The following conditions must be met for all the above scenarios:

tables match the schema specified in the assembly configuration
partition values are date
no overlap between partition values (across tiers)
a backup copy of the data exists

Backup policy

Note that the backup is not enforced, since it is likely originating in a different volume before being copied to the SM volume. It is up to the user to ensure that this data is backed up somewhere prior to starting SM.

Future support

In the future, SM will support importing a fully segmented database, whose segments map one-to-one with tiers specified in the assembly configuration.

Database validation

The SM will validate the database against the schema configuration within the assembly to ensure that it conforms and is operational. If the SM validation finds any issues with the database it will provide details in the logs on what validation failed, and what needs to be addressed, before terminating.

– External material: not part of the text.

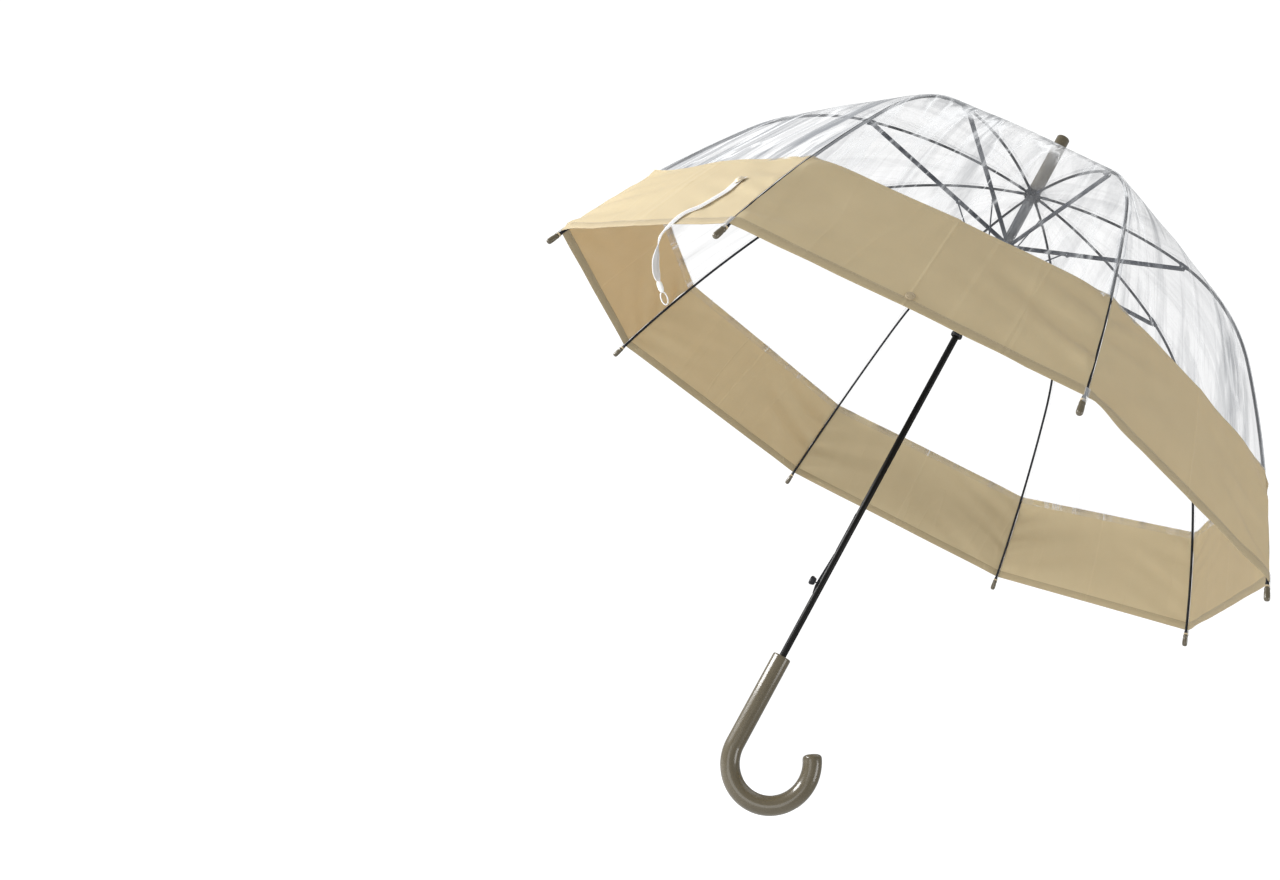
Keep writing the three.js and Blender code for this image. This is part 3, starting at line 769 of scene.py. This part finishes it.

In this scenario the user can take SM offline and resolve the validation failures locally before attempting to re-initialize SM again.

SM will check the size of the database prior to carrying out the validation. The size is measured by the total number of files the database has under its root. By default this threshold is set to 1,000,000 files. If this threshold is exceeded, the validation will carry out spot checks on a reduced number of partitions, for example for 1 year of partitions 50% partitions will be validated, for 50 years 5% of partitions will be validated. The threshold can be overridden by setting the KXI_VALIDATION_MAX_FILES environment variable. To enable a full database validation, KXI_VALIDATION_MAX_FILES can be set to either 0W or infinity.

Error recovery

SM has a recovery mechanism: if it gets interrupted during a long conversion, on restart it continues where it left off. If an error occurs during conversion, SM rolls back the database to its original state.